* Begin *

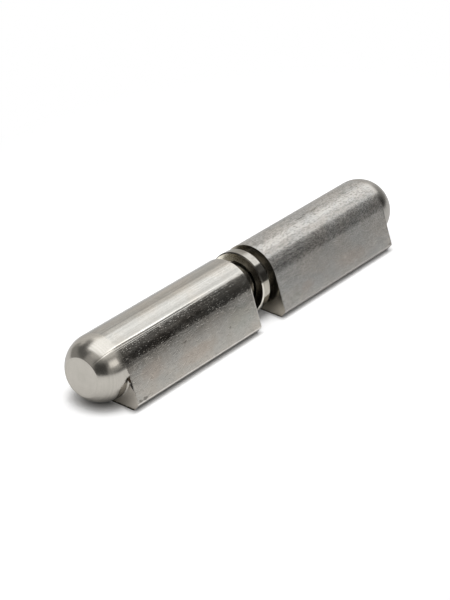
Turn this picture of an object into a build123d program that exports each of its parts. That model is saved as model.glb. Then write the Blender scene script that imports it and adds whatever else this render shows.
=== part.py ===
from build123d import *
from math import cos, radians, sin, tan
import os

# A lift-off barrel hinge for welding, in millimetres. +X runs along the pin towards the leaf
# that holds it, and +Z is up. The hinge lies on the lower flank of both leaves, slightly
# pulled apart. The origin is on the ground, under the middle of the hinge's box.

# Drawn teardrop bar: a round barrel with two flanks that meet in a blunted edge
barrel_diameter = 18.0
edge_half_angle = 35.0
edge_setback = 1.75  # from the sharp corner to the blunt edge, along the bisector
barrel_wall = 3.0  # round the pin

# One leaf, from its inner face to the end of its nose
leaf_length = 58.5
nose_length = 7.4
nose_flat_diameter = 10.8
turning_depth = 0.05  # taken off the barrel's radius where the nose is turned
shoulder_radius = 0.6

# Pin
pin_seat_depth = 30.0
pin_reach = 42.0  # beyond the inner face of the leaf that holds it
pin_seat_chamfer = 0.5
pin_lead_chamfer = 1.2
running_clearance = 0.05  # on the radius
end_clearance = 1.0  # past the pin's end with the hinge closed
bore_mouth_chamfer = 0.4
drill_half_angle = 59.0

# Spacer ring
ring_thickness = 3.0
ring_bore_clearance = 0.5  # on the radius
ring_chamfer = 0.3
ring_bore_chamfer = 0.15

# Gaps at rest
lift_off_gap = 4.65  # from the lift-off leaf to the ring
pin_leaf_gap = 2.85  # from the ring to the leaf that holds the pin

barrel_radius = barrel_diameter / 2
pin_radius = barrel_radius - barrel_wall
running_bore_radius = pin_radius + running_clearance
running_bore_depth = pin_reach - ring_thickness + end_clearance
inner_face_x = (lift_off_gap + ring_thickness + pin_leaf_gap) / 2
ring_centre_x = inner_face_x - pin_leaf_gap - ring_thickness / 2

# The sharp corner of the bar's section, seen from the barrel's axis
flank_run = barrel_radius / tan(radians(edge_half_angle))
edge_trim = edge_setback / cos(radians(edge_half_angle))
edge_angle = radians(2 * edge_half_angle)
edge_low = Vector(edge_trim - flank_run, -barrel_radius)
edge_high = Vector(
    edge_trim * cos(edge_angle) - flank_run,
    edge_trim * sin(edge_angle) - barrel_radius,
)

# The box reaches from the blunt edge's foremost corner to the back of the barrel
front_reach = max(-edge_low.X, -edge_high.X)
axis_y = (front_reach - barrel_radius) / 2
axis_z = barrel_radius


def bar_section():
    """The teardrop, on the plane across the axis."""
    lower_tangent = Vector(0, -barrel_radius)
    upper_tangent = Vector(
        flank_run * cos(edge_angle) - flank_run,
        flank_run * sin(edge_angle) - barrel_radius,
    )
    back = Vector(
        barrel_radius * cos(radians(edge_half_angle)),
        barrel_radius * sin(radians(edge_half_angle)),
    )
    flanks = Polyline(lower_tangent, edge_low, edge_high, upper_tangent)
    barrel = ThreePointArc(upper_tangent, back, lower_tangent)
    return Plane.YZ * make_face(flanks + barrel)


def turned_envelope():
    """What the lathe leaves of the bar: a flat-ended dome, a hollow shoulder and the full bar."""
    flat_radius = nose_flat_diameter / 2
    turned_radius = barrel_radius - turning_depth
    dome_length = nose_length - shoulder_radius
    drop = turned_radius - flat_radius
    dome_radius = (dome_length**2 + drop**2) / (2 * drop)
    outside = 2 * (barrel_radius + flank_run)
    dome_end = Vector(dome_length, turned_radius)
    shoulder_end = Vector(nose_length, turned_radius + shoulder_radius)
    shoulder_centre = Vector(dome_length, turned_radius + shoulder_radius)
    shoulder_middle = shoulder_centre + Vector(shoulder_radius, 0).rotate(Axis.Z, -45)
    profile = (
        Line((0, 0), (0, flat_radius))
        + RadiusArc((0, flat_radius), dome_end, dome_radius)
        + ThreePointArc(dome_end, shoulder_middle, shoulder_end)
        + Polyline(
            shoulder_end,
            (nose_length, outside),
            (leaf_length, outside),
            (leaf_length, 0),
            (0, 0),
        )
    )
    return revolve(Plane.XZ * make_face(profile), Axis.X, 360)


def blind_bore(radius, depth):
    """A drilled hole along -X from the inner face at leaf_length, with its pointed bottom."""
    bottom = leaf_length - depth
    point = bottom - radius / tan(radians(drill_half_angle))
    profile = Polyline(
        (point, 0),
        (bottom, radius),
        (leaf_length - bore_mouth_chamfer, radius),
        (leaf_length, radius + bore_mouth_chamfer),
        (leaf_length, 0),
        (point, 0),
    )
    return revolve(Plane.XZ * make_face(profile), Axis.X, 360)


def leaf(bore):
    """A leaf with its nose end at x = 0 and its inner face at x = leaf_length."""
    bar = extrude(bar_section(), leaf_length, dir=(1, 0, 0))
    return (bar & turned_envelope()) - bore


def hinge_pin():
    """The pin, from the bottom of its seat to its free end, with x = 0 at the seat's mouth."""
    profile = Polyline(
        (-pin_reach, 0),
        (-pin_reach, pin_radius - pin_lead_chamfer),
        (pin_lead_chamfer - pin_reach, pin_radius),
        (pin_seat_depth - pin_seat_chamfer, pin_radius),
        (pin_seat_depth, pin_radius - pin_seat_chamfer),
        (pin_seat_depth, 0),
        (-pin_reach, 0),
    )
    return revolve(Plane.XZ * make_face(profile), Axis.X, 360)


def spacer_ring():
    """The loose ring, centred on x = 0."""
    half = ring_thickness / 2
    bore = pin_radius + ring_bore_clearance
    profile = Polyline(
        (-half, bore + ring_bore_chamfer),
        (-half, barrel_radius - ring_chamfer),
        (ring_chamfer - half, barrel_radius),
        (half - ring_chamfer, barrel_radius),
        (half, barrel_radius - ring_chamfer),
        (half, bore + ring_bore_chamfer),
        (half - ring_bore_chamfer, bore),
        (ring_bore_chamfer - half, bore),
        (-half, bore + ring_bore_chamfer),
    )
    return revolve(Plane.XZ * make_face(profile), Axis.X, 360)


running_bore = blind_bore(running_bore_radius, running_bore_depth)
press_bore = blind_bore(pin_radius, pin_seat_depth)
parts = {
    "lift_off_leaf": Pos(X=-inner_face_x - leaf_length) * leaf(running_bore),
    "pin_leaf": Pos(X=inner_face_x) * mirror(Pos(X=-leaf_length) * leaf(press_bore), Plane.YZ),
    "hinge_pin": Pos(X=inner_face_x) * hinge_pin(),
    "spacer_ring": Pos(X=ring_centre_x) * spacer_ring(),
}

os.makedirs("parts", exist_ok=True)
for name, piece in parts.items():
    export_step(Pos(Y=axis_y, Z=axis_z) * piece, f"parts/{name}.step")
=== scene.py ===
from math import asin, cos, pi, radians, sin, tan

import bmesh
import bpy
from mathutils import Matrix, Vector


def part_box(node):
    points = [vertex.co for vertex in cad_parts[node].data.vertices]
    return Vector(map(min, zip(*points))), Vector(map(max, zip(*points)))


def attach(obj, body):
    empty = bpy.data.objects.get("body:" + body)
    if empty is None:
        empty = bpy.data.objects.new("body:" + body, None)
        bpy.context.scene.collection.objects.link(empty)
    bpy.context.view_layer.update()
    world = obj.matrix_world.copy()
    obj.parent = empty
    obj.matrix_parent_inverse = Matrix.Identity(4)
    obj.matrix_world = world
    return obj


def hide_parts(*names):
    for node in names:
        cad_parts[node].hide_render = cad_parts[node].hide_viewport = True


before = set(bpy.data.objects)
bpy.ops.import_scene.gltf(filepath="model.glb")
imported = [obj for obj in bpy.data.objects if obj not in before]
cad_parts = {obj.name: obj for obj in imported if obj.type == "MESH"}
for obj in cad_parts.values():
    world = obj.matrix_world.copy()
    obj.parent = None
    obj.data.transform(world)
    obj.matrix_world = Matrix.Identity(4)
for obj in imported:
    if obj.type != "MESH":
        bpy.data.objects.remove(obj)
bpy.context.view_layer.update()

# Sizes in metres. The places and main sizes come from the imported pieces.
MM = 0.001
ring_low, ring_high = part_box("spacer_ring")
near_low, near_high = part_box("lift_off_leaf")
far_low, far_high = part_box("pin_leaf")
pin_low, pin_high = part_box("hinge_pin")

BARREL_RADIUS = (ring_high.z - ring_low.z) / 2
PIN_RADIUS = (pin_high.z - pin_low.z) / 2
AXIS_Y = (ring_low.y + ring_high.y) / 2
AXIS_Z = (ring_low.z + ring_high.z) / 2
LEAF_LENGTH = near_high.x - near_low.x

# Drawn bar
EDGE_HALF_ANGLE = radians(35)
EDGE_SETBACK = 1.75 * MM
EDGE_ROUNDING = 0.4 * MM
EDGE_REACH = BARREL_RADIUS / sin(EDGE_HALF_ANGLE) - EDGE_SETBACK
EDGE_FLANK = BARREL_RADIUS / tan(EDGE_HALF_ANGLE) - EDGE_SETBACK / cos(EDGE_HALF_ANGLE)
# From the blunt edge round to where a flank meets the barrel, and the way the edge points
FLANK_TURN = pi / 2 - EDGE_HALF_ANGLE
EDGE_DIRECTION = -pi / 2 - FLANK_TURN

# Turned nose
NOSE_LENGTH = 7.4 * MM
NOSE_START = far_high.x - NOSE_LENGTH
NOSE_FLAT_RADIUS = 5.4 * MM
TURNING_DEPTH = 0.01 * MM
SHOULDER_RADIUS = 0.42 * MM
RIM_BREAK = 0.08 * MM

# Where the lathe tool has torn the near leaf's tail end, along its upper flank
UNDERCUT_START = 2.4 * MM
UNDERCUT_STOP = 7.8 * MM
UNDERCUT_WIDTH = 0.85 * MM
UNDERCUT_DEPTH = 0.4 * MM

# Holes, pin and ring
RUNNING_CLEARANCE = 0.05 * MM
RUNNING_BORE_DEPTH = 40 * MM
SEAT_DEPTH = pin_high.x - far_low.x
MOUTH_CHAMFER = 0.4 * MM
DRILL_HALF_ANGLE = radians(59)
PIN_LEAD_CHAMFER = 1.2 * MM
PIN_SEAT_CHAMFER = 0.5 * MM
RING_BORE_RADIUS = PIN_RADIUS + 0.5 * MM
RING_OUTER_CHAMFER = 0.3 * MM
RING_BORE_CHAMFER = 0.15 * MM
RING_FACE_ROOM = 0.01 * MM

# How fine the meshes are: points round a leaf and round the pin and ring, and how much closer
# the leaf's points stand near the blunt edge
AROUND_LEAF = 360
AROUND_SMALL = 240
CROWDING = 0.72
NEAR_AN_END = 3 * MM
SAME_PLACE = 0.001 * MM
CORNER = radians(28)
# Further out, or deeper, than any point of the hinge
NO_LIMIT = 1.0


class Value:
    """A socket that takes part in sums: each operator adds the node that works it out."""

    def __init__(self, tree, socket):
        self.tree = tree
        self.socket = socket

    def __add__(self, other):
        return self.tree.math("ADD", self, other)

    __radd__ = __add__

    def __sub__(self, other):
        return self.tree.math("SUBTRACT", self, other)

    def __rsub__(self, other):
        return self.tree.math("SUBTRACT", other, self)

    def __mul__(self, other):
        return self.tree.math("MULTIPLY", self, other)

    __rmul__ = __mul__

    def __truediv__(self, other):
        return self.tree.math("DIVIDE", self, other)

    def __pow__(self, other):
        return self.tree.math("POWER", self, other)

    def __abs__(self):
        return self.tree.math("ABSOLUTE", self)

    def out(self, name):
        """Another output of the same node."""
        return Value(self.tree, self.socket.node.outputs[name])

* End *

> [Goal of the exercise] Your task is to repeat exactly the lines from the one that contains "for name, piece" through the one that contains "cad_parts[node].hide_render = cad_parts[node].hide_viewport", with both end lines included.

> [Full answer]
for name, piece in parts.items():
    export_step(Pos(Y=axis_y, Z=axis_z) * piece, f"parts/{name}.step")
=== scene.py ===
from math import asin, cos, pi, radians, sin, tan

import bmesh
import bpy
from mathutils import Matrix, Vector


def part_box(node):
    points = [vertex.co for vertex in cad_parts[node].data.vertices]
    return Vector(map(min, zip(*points))), Vector(map(max, zip(*points)))


def attach(obj, body):
    empty = bpy.data.objects.get("body:" + body)
    if empty is None:
        empty = bpy.data.objects.new("body:" + body, None)
        bpy.context.scene.collection.objects.link(empty)
    bpy.context.view_layer.update()
    world = obj.matrix_world.copy()
    obj.parent = empty
    obj.matrix_parent_inverse = Matrix.Identity(4)
    obj.matrix_world = world
    return obj


def hide_parts(*names):
    for node in names:
        cad_parts[node].hide_render = cad_parts[node].hide_viewport = True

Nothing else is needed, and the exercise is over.